**Exercise directions**
Begin at the line that contains "clear_scene()", stop after the line that contains "round leather tag.", and reproduce only that span, unaltered.

**Collected data**

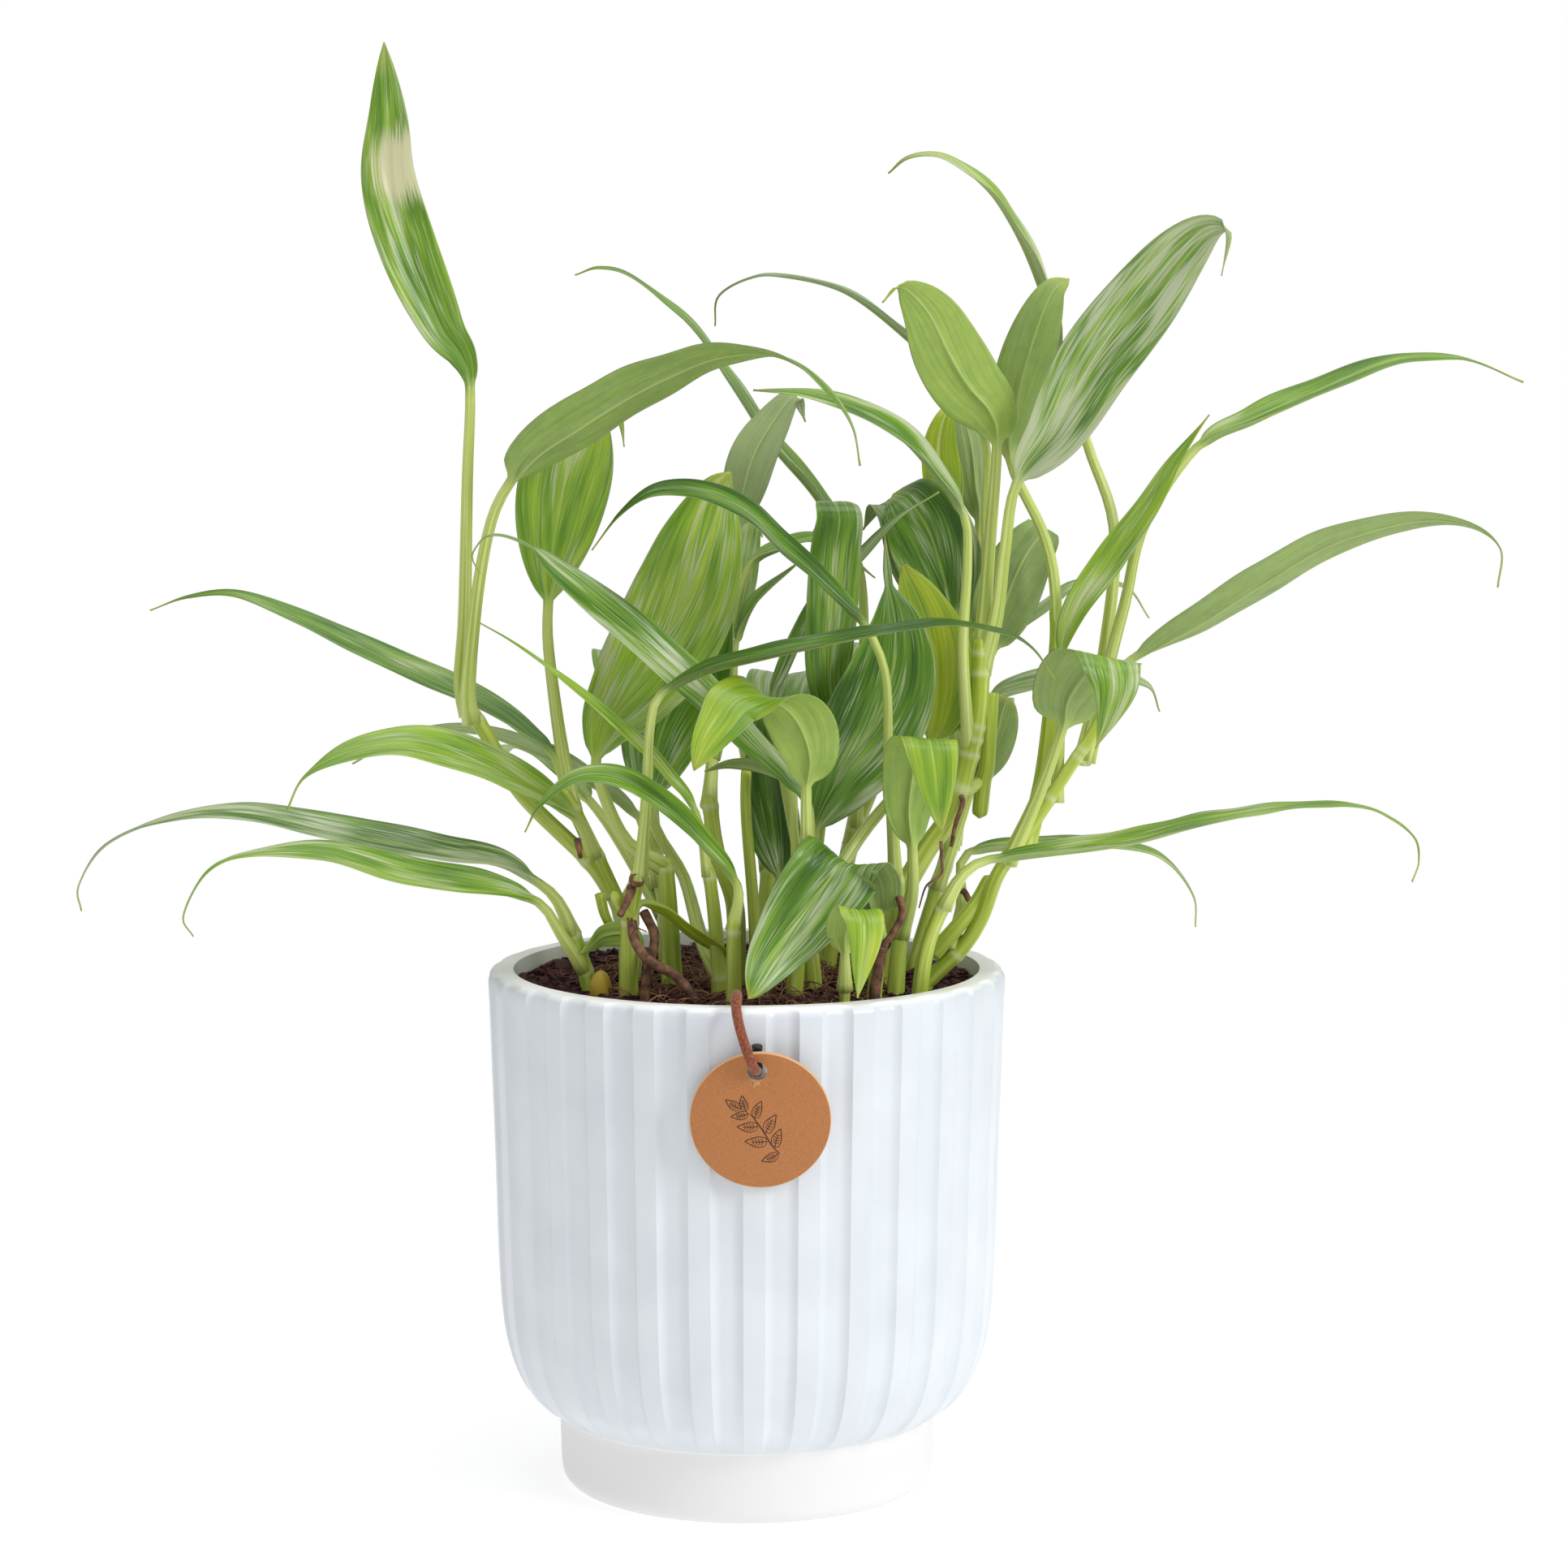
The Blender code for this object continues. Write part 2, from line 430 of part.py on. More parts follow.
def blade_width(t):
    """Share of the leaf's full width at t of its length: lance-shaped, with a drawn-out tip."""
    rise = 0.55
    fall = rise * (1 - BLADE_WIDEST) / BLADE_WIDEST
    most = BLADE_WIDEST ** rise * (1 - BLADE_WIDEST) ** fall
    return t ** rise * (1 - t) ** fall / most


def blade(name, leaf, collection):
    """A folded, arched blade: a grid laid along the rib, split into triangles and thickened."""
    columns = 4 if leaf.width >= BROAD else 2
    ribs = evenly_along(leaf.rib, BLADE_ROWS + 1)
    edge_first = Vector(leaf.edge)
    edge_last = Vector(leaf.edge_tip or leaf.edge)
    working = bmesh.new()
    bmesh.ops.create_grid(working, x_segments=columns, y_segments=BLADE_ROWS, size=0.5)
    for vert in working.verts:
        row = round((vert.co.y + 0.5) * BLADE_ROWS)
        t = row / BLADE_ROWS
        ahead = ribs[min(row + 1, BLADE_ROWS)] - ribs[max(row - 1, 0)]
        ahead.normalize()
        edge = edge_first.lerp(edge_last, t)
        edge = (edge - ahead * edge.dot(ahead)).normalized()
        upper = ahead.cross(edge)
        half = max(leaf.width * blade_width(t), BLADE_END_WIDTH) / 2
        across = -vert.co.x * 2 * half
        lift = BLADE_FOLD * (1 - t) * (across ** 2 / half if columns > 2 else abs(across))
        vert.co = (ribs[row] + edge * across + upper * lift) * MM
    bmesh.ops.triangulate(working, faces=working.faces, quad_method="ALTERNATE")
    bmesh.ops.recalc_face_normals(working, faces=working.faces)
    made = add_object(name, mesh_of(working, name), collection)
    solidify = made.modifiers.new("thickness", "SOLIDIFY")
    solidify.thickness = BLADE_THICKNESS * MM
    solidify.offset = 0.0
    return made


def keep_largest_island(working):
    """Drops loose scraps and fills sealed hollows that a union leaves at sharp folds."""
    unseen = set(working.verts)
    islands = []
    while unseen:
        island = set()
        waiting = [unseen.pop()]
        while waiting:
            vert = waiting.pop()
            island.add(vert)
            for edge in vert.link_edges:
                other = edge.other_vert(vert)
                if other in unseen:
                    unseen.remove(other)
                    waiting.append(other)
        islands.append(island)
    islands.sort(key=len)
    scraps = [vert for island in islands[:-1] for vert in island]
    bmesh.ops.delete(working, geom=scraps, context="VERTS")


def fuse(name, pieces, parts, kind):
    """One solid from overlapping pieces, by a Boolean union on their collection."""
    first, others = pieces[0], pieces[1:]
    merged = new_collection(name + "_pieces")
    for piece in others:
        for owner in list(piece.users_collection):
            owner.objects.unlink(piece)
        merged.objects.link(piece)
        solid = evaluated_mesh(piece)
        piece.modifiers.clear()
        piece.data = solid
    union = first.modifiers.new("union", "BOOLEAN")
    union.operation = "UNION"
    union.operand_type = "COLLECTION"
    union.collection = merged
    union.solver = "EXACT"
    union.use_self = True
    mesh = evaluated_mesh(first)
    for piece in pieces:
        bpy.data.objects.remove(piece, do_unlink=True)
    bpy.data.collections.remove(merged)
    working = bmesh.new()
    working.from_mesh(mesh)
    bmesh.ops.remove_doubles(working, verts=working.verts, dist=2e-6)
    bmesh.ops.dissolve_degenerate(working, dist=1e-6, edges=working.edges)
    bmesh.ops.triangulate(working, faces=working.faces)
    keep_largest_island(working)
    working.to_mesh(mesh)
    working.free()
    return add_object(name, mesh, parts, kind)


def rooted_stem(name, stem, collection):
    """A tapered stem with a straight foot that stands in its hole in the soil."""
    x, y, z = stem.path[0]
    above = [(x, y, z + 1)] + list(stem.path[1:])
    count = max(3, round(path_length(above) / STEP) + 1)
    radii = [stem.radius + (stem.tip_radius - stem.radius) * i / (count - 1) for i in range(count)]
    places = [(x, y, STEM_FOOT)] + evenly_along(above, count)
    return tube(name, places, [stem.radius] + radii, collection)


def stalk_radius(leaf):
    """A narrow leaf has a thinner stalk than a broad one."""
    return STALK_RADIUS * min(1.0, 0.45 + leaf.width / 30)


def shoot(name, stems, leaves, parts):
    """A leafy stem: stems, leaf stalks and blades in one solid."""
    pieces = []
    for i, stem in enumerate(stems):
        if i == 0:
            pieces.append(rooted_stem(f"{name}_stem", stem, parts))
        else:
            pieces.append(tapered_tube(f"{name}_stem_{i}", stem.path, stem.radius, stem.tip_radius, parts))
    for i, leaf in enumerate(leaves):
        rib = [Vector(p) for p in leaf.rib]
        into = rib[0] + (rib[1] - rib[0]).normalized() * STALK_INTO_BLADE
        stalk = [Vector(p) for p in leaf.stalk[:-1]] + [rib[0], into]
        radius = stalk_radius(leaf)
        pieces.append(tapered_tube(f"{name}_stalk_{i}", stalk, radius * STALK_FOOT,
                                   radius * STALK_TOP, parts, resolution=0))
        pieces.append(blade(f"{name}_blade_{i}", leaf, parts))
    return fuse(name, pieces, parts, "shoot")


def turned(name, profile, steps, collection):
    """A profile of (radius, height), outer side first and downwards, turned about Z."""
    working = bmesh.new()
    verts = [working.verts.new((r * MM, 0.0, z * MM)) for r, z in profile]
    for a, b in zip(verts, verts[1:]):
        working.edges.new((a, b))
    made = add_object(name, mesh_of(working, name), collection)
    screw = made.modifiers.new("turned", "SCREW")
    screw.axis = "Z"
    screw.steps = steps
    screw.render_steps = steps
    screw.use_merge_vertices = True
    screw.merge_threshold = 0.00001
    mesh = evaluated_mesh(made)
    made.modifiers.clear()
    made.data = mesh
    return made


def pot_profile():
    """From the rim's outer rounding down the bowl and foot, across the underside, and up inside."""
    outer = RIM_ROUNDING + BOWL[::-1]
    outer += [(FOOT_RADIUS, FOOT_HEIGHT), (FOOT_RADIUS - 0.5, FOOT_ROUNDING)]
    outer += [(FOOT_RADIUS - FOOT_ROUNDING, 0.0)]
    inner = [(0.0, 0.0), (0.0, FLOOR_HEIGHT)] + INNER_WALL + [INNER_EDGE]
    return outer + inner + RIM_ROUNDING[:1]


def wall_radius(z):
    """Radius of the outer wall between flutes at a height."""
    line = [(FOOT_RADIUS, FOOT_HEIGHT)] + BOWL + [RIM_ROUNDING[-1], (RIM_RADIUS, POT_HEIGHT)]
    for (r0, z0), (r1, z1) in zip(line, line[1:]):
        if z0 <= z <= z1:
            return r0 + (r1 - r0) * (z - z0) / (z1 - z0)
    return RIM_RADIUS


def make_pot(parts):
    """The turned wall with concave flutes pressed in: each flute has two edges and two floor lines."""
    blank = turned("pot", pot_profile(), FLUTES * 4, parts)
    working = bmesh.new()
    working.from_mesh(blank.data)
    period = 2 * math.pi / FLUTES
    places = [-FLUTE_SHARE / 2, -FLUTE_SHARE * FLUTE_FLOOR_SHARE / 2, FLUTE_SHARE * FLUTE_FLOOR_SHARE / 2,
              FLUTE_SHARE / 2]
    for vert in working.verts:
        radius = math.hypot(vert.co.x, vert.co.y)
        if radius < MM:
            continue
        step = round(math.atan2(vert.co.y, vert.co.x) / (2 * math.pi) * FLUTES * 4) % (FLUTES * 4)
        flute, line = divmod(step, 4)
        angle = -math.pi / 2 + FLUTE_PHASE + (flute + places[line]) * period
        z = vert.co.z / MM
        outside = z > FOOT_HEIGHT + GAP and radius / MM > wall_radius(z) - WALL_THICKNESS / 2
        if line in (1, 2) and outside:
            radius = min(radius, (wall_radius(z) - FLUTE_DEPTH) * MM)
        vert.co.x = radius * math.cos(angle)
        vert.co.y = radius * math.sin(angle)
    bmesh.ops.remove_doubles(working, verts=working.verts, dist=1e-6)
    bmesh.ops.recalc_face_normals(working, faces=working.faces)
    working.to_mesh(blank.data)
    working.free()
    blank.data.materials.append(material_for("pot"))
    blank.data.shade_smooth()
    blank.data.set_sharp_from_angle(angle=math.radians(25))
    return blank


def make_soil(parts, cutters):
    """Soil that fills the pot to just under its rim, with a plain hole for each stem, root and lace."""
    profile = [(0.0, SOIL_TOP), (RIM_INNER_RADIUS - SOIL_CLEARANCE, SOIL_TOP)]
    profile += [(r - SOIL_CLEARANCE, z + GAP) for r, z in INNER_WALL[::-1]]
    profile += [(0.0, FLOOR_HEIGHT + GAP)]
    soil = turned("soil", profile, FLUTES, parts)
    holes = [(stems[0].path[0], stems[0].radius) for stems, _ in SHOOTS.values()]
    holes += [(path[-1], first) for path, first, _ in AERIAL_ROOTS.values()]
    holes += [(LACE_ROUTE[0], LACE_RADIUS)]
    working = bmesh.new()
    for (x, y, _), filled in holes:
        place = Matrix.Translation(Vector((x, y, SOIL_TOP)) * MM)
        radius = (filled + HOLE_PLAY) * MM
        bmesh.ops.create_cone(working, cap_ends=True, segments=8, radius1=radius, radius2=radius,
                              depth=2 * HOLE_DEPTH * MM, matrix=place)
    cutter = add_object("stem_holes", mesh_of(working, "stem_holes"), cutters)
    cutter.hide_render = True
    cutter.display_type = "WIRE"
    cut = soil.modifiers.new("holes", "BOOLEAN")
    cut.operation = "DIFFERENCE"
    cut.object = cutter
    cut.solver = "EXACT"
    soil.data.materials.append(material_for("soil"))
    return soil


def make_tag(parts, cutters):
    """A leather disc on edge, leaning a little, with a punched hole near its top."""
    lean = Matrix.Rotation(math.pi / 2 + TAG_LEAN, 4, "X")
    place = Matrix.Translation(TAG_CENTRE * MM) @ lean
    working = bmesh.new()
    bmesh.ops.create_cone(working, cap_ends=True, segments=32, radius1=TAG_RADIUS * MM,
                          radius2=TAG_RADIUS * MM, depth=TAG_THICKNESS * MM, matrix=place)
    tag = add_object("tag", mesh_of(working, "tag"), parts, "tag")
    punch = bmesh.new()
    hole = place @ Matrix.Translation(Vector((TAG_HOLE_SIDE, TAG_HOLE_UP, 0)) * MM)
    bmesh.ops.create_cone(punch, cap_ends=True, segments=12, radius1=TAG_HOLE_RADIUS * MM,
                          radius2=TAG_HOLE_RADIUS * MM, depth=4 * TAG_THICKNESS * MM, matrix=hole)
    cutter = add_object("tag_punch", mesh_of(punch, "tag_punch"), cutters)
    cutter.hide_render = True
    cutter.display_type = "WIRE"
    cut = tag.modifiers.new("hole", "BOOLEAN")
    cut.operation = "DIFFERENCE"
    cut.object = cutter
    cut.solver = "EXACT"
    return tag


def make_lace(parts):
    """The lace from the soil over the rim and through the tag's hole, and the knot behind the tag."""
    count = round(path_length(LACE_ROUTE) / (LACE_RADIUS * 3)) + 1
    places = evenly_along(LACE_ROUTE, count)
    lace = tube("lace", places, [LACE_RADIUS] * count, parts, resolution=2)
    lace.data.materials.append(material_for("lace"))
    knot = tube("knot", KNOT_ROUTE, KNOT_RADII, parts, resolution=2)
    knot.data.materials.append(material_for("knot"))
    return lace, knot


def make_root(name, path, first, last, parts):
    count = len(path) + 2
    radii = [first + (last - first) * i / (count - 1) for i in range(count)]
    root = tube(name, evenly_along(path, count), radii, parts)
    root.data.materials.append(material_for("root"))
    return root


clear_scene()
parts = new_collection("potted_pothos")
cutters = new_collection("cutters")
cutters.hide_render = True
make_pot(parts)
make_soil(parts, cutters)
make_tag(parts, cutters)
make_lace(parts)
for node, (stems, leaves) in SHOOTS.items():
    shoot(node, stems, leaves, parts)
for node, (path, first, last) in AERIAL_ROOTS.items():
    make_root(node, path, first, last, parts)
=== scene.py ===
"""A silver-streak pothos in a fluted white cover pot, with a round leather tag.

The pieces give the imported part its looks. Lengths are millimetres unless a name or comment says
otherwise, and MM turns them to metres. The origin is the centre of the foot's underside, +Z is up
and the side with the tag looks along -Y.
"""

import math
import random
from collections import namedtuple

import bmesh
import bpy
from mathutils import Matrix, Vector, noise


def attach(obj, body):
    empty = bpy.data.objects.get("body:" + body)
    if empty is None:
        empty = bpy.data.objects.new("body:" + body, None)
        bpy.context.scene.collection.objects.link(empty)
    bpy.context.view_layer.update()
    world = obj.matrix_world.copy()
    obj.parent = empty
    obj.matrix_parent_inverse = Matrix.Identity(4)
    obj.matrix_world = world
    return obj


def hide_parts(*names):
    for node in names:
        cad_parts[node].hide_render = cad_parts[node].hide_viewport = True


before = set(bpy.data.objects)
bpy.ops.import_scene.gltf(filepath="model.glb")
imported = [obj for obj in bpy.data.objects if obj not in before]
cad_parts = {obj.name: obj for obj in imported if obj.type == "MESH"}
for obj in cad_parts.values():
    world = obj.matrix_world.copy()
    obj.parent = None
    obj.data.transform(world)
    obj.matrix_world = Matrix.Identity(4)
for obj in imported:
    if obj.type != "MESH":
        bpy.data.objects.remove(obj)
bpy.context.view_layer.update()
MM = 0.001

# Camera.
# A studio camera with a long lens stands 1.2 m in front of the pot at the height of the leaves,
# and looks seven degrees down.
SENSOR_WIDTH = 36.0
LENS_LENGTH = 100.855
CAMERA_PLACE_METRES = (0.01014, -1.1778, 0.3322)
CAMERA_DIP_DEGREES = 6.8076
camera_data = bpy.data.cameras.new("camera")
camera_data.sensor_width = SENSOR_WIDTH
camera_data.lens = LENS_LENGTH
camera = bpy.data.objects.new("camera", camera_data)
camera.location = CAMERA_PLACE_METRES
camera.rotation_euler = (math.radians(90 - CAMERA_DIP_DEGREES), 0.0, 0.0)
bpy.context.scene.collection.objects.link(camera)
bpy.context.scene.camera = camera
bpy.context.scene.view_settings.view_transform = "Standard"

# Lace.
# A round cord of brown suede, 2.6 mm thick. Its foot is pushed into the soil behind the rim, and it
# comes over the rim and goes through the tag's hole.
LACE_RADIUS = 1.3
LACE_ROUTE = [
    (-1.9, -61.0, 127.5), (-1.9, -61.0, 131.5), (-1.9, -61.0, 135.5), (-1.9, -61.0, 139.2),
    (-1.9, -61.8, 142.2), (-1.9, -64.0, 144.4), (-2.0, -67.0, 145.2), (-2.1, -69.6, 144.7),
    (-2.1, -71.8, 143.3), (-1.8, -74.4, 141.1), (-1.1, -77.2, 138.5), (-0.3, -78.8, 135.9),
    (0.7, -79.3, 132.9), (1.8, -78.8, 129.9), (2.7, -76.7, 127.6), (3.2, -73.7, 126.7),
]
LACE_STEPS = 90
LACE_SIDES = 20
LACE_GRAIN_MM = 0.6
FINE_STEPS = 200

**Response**
clear_scene()
parts = new_collection("potted_pothos")
cutters = new_collection("cutters")
cutters.hide_render = True
make_pot(parts)
make_soil(parts, cutters)
make_tag(parts, cutters)
make_lace(parts)
for node, (stems, leaves) in SHOOTS.items():
    shoot(node, stems, leaves, parts)
for node, (path, first, last) in AERIAL_ROOTS.items():
    make_root(node, path, first, last, parts)
=== scene.py ===
"""A silver-streak pothos in a fluted white cover pot, with a round leather tag.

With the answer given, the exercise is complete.